This walk has everything. Coast and woodlands, gorgeous views and of course the great app with directions which mean you never get lost!
Lovely walk. A bit of everything with some stunning views.

Vital statistics

  • OS Explorer: 105 (scan QR code on right to order from Amazon)
  • Distance: 5.9 miles/9.6 km
  • Grade: Moderate
  • Start from: Gorran Haven
  • Parking: Gorran Haven PL266JG
  • Recommended footwear: walking shoes or trainers in summer

OS maps for this walk

Click or tap on map for more info (blue=laminated)


  • Coastal views from Bodrugan's Leap
  • Woodland nature reserves in the Portmellon Valley
  • Pretty fishing village of Gorran Haven
  • Sandy beaches at Gorran Haven and Colona Beach


  1. Turn left out of the car park and follow the road to a sharp bend at the beach.

    Gorran Haven is a typical fishing village with narrow mediaeval streets and a sheltered place to launch boats: the beach faces East into a bay protected by headlands to the North and South. Prior to the 19th Century, the village was known as Portheast which is thought to be a corruption of Porth Just.

  2. Turn left up the hill and follow the lane to the top of the hill until you reach Cliff Road on the right.

    Gorran Haven's small chapel, located half-way up the hill, is still dedicated to St Just.

    The Chapel of St Just in Goran Haven was built in the 15th Century as a Chapel of Ease to save a long walk up the hill to the parish church in Gorran Churchtown.
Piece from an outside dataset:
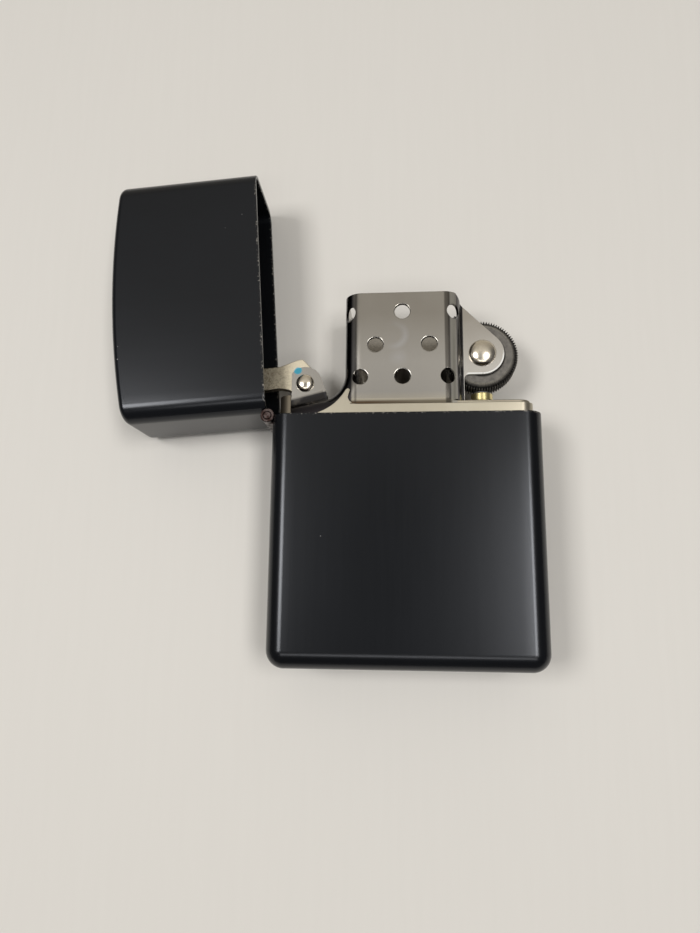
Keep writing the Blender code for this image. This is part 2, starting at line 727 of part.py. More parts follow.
def round_corners(corners, radius, steps):
    """The same line with each right-angled corner replaced by a quarter circle."""
    points = [corners[0]]
    for before, corner, after in zip(corners, corners[1:], corners[2:]):
        start = (before - corner).normalized() * radius
        end = (after - corner).normalized() * radius
        for i in range(steps + 1):
            angle = math.pi / 2 * i / steps
            points.append(corner + start * (1 - math.sin(angle)) + end * (1 - math.cos(angle)))
    points.append(corners[-1])
    return points


def build_fuel_parts(cotton, rayon, felt_mat):
    add_part(wire("wick", round_corners(wick_line(), 1.9 * MM, 4), WICK_R, 2), cotton)
    half_y = INSERT_HY - INSERT_WALL - 0.35 * MM
    clear = WICK_R + WAD_GAP
    for i in range(5):
        if i == 4:
            low_z = FELT_Z1 + WAD_GAP
        else:
            low_z = RUN_TOP_Z - (i + 1) * RUN_PITCH + clear
        high_z = RUN_TOP_Z - i * RUN_PITCH - clear
        low_x = -16.8 * MM if i % 2 == 0 else WICK_LEFT + clear
        high_x = WICK_RIGHT - clear if i % 2 == 0 else 9.4 * MM
        wad = rounded_block(f"wad_{i + 1}", (low_x, -half_y, low_z), (high_x, half_y, high_z),
                            1.1 * MM, 3)
        add_part(wad, rayon)
    plan = rounded_rectangle(-17.2 * MM, 17.2 * MM, 4.95 * MM, 1.4 * MM)
    pad = plate("felt_pad", plan, FELT_Z0, FELT_Z1)
    cut(pad, cylinder("felt_screw_hole", SCREW_HEAD_R + 0.3 * MM, 3 * MM,
                      (WHEEL_X, 0, FELT_Z0)))
    add_part(pad, felt_mat)


# ---------------------------------------------------------------- build
clear_scene()
PARTS = new_collection("flip_top_lighter")
CUTTERS = new_collection("cutters")

black = material("black_lacquer", (0.012, 0.013, 0.015), 0.38, 0.0)
black_lid = material("black_lacquer_lid", (0.016, 0.017, 0.020), 0.36, 0.0)
hinge_metal = material("dark_chrome", (0.35, 0.33, 0.32), 0.3, 1.0)
shell_metal = material("satin_steel", (0.72, 0.69, 0.60), 0.4, 1.0)
bright_metal = material("brushed_steel", (0.66, 0.65, 0.62), 0.28, 1.0)
cam_metal = material("mottled_steel", (0.62, 0.58, 0.48), 0.45, 1.0)
rivet_metal = material("polished_nickel", (0.80, 0.78, 0.73), 0.15, 1.0)
wheel_metal = material("hardened_steel", (0.16, 0.155, 0.15), 0.5, 1.0)
brass_metal = material("brass", (0.80, 0.62, 0.26), 0.25, 1.0)
spring_metal = material("spring_steel", (0.55, 0.55, 0.55), 0.3, 1.0)
flint_grey = material("ferrocerium", (0.10, 0.10, 0.11), 0.6, 0.6)
cotton_cord = material("charred_cotton", (0.10, 0.09, 0.08), 0.95, 0.0)
rayon_wad = material("rayon_wad", (0.85, 0.84, 0.80), 0.95, 0.0)
felt = material("felt", (0.70, 0.69, 0.66), 1.0, 0.0)

build_case(black)
build_lid(black_lid)
build_hinge(hinge_metal)
build_insert_case(shell_metal)
build_chimney(bright_metal)
build_cam(cam_metal)
build_rivets(rivet_metal)
build_cam_spring(spring_metal, rivet_metal)
build_striker_wheel(wheel_metal)
build_flint_column(brass_metal, spring_metal, flint_grey)
build_fuel_parts(cotton_cord, rayon_wad, felt)
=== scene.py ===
"""Looks of the flip-top pocket lighter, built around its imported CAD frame.

+Z is up, the front face points towards -Y, and the lid stands open on the -X side.
Lengths are in metres. The lid's pieces are drawn shut, then opened about the hinge.
"""
import json
from contextlib import contextmanager
from math import acos, cos, degrees, dist, pi, radians, sin, sqrt, tan

import bmesh
import bpy
from mathutils import Matrix, Vector, noise


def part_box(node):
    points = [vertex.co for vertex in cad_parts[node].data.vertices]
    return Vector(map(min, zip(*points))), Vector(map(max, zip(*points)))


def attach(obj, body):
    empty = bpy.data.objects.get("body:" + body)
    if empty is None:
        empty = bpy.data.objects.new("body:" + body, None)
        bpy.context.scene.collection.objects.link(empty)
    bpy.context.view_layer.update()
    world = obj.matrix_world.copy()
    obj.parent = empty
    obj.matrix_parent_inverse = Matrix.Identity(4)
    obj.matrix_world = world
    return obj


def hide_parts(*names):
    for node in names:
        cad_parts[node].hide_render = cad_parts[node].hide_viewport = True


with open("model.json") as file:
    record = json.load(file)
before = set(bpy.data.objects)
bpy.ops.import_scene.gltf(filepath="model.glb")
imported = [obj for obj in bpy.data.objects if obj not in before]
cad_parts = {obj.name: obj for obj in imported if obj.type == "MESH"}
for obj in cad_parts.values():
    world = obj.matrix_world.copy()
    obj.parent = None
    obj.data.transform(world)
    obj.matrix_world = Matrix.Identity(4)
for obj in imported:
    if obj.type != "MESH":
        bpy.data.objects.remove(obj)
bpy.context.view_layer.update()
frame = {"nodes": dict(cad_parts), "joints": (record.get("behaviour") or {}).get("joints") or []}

MM = 0.001
PIVOT = {joint["name"]: Vector(joint["pos_m"]) for joint in frame["joints"] if joint.get("pos_m")}
HINGE = PIVOT["lid_hinge"]
CAM = PIVOT["cam_pivot"]
WHEEL = PIVOT["wheel_spin"]
LID_OPEN = radians(94.15)

# Outer case and lid
CASE_HX, CASE_HY, CASE_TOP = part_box("case_bottom")[1]
WALL = 0.7 * MM
CORNER_R = 2.5 * MM             # of the outside, in plan
INNER_R = 1.3 * MM
BASE_EDGE_R = 2.5 * MM
BASE_INNER_R = 1.35 * MM
LID_TOP = 57.7 * MM             # of the shut lid, at the middle of its dome
LID_DOME = 1.43 * MM
LID_EDGE_R = 0.95 * MM
LID_INNER_R = 0.7 * MM
LIP = 0.14 * MM                 # rounding of the two rims
SEAM = 0.06 * MM

# Hinge
BARREL_R = 1.0 * MM
BARREL_HALF = 5.5 * MM
KNUCKLES = 5
LEAF_T = 0.25 * MM
LEAF_HALF = 4.4 * MM
LEAF_LEN = 5.5 * MM

# Insert body
INSERT_LOW, INSERT_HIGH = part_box("insert_case")
INSERT_HX, INSERT_HY = INSERT_HIGH.xy
INSERT_CORNER_R = 1.8 * MM
RIM_Z = 36.4 * MM
POST_Z = 37.8 * MM
POST_X = -16.2 * MM

# Chimney
CH_X0 = -8.65 * MM
CH_X1 = 8.15 * MM
CH_HY = 5.5 * MM
CH_R = 2.5 * MM
CH_TOP = 53.2 * MM
SHEET = 0.4 * MM
CHEEK_Y = 2.5 * MM
CHEEK_R = 3.15 * MM
BEND_R = 0.5 * MM
PLATE_Z = 36.45 * MM
FOOT_H = 0.8 * MM               # height over which the wall's foot flares out
FOOT_OUT = 0.25 * MM
RAMP_R = 4.0 * MM
RAMP_Z = 41.47 * MM             # height of the ramp's centre of curvature
RAMP_SLOPE = 14.4               # degrees
RAMP_FALL = tan(radians(RAMP_SLOPE))
RAMP_X0 = -17.0 * MM
HOLE_R = 1.105 * MM
HOLE_EDGE = 0.17 * MM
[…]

After the Reformation, it was closed as a place of worship, and was used instead as a fish cellar and net store. It was restored to religious worship in the 1860s.

  3. Turn right down Cliff Road and follow it until you reach a footpath sign.
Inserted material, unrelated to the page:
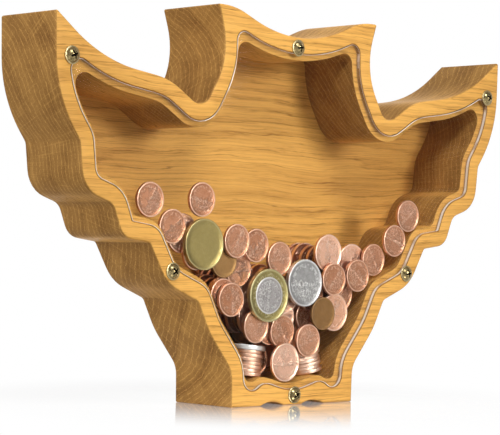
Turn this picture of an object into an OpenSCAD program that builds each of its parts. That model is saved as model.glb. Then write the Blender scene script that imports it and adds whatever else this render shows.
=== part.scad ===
// Winged wooden money box: one routed block, a clear window let into its front and held by six
// dome-head screws with washers, a coin slot in the dip of the top edge, and the coins inside.
// Frame: the origin is on the ground under the middle of the depth, +X right, -Y front, +Z up.

/* [Block] */
// Width over the wing tips
wing_span = 302.8; // [285:0.1:330]
// Height to the horn peaks
block_height = 190.5; // [180:0.5:210]
// Depth of the block, front to back
block_depth = 40; // [36:0.5:60]
// Wood left behind the coin chamber
back_wall = 4; // [3:0.5:7]
// Width of the front border around the window rebate
border_w = 7.6; // [7:0.1:8.4]
// Width of the ledge that carries the window
ledge_w = 3.4; // [2.4:0.1:4.4]
// Radius of the rebate's rounded ends in the wing tips
wing_lobe_r = 5.7; // [5:0.1:6.5]
// Radius of the rebate's rounded ends in the horns
horn_lobe_r = 5.4; // [4.5:0.1:6.5]
// Radius of the rebate's rounded ends over the outer feet
foot_lobe_r = 6.7; // [6:0.1:7.2]
// Smallest inside radius of the rebate
rebate_cutter_r = 1.5; // [1:0.1:2.5]
// Smallest inside radius of the coin chamber
chamber_cutter_r = 4.5; // [3.5:0.1:4.8]
// Radius of the chamber's rounded ends in the wing tips and the horns
chamber_lobe_r = 5.4; // [4.5:0.1:6]

/* [Feet] */
// Width of the middle foot
middle_foot_w = 12; // [8:0.5:16]
// Width of each arch between the feet
foot_arch_w = 15.5; // [12:0.5:18]
// Height of each arch
foot_arch_rise = 1.8; // [1:0.1:2.6]

/* [Coin slot] */
// Length of the coin slot along the wings
slot_l = 32; // [29:0.5:40]
// Width of the coin slot
slot_w = 5; // [4.4:0.1:6]
// Distance of the slot's middle behind the middle of the block
slot_y = 6; // [4:0.5:8]

/* [Window] */
// Thickness of the clear window
window_t = 2.5; // [2:0.1:4]
// Gap between the window's edge and the rebate
window_gap = 0.4; // [0.2:0.05:0.8]

/* [Screws] */
// Diameter of the screw shanks
shank_d = 3.5; // [3:0.1:4]
// Length of the shanks under the head
shank_l = 16; // [12:0.5:18]
// Length of the pointed end of the shank
point_l = 4; // [2:0.5:6]
// Diameter of the domed heads
head_d = 7.2; // [6.4:0.1:7.6]
// Height of the domed heads
head_h = 2.2; // [1.8:0.1:2.8]
// Width of each wing of the cross recess
recess_w = 1; // [0.7:0.1:1.4]
// Width over the cross recess
recess_span = 4.2; // [3.4:0.1:4.8]
// Depth of the cross recess
recess_h = 1.4; // [1:0.1:1.6]
// Radial play of the shanks in their holes
shank_play = 0.09; // [0.05:0.01:0.1]
// Depth left under the screw points
hole_spare = 1; // [0.5:0.5:3]
// Wood left between a shank and the rebate
screw_land = 0.6; // [0.4:0.1:0.8]
// Sideways place of the top screw
top_screw_x = -1.8; // [-4:0.1:4]
// Sideways place of the bottom screw
bottom_screw_x = 0.5; // [-2:0.1:2]

/* [Washers] */
// Diameter of the washers
washer_d = 8.2; // [7.8:0.1:8.8]
// Thickness of the washers
washer_t = 0.6; // [0.4:0.1:1]
// Radial play of the shanks in the washers
washer_play = 0.2; // [0.1:0.05:0.3]

/* [Coins] */
// Diameter of the smallest copper coins
penny_d = 16.25; // [15:0.05:17]
// Thickness of the copper coins
penny_t = 1.7; // [1.4:0.1:2]
// Diameter of the larger copper coins
bronze_d = 18.75; // [17.5:0.05:20]
// Diameter of the silver coins
silver_d = 23.25; // [22:0.05:24]
// Diameter of the brass coins
brass_d = 24.25; // [23:0.05:25]
// Diameter of the two-metal coins
bimetal_d = 25.75; // [24:0.05:26.5]
// Diameter of the middle of a two-metal coin
core_d = 18; // [15:0.5:20]
// Thickness of the thick coins
thick_t = 2.3; // [2:0.1:2.5]
// Width of the raised rim of every coin
rim_w = 0.8; // [0.5:0.1:1.2]
// Height of the raised rim
rim_h = 0.15; // [0.1:0.05:0.3]
// Gap between neighbouring coins
coin_gap = 0.1; // [0.05:0.05:0.25]
// Height of the heap of coins at the middle of the chamber
heap_h = 76; // [50:1:84]
// Rise of the heap towards the wings, in millimetres for each millimetre
heap_slope = 0.12; // [0:0.02:0.2]

/* [Hidden] */
$fn = 64;

// The outline is drawn as a loop of corners [x, z, radius] at these sizes, then stretched to the set ones.
drawn_span = 302.8;
drawn_height = 190.5;
stretch = [wing_span / drawn_span, block_height / drawn_height];

// Right half of the outside, from the foot up the scalloped side, over the wing tip to the horn.
outside_half = [
    [41.3, 0, 0.5], [41.7, 17.6, 12], [56.6, 36, 45], [63.9, 50.6, 4],
    [83.5, 58.6, 22], [94.2, 77.2, 2.5], [110.5, 79.4, 9], [116.5, 94.4, 7],
    [133.9, 100.2, 14], [136.3, 121.7, 5], [150.45, 141, 60],
    [151.4, 179.2, 1], [124, 158.4, 78], [84, 152.8, 38], [63.1, 139.8, 7],
    [47.1, 167.1, 35], [54.7, 190.4, 0.8], [43.7, 190.5, 38]
];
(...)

    In mediaeval times, the village at Gorran Haven was the primary fishing village of the area, dwarfing Mevagissey, and the quay has been rebuilt a number of times throughout its history. The first recorded use of seining for pilchards in Cornwall was here, in the 13th Century. Once drift netting became popular in the late 18th century, Mevagissey took over as the primary fishery and the quay fell into ruin but was rebuilt in 1886 and a period of crab and lobster potting continued until the Second World War. After the war, crab and lobster potting resumed from the bigger harbour at Mevagissey.

  4. Turn right at the sign in the direction indicated for Portmellon and follow the track until you reach the blue gates of Penhaver House with a waymarked stile on the left.
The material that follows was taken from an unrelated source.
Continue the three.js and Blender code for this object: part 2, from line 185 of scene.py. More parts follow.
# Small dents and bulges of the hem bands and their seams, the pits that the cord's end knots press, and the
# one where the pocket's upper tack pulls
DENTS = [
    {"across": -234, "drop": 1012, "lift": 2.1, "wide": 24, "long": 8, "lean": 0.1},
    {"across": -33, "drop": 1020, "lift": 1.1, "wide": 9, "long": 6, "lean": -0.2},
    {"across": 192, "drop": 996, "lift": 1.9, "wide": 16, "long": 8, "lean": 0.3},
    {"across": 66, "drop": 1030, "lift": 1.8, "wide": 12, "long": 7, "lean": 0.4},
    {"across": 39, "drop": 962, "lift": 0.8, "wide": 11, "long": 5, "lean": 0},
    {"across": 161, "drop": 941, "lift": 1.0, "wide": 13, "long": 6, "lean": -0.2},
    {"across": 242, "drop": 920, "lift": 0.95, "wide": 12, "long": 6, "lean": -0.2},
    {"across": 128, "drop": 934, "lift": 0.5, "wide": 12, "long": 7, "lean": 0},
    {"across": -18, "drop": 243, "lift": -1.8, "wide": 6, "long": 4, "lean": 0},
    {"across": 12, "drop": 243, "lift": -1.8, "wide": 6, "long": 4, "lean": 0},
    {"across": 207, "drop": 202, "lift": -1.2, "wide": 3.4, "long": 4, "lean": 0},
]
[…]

    Roughly 70% of the edible crabs caught in the world are caught around the British Isles, most of which are sold to France and Spain. Around the UK, edible brown crabs are regarded as overfished, with the largest fishery based around Scotland. Devon and Cornwall have the most stringent regulations in the UK on the minimum acceptable size and the pots now have an escape hatch for undersized crabs. The crabs are not harmed by the pots which allows crabs carrying eggs to also be released to improve the sustainability of the fishery.

  5. Cross the stile on the left and follow the path over a stile into a field. Follow all the way along the fence on the right of the field to reach a kissing gate in the hedge at the corner of the field.

    Crabs and lobsters can re-grow lost legs and claws, and will even cut off their own leg or claw if damaged so that a new one can regrow. This has lead to one method of fishing, which is intended to be sustainable, where just the claws are removed and the crab is returned to the water. However, it has been found that a significant proportion of crabs die when have been de-clawed, which makes the practice controversial. The survival rate is significantly improved if just one claw is removed, so it's possible that there may be a middle ground with improved sustainability.

  6. Go through the kissing gate, down some steps and through another kissing gate into a field. Follow the path along the coast to reach a fence on the far side of the field. As you reach the fence, the gate is a short distance to the left of the recess in the fence.
  7. Go through the gate and a second gate into the field and follow the path along the right hedge to reach a kissing gate leading onto a footbridge.

    The point ahead is called Turbot Point from the days when turbot were more common inshore.

    Turbot is a large flatfish and has been in culinary demand for at least two thousand years in Europe due to its firm white flesh. Commercial fishing over a long period means that they are now classed as Near Threatened by the IUCN and the recommendation is that they should only be eaten occasionally due to the decline in stocks and the fishing methods used to catch them - primarily beam trawling.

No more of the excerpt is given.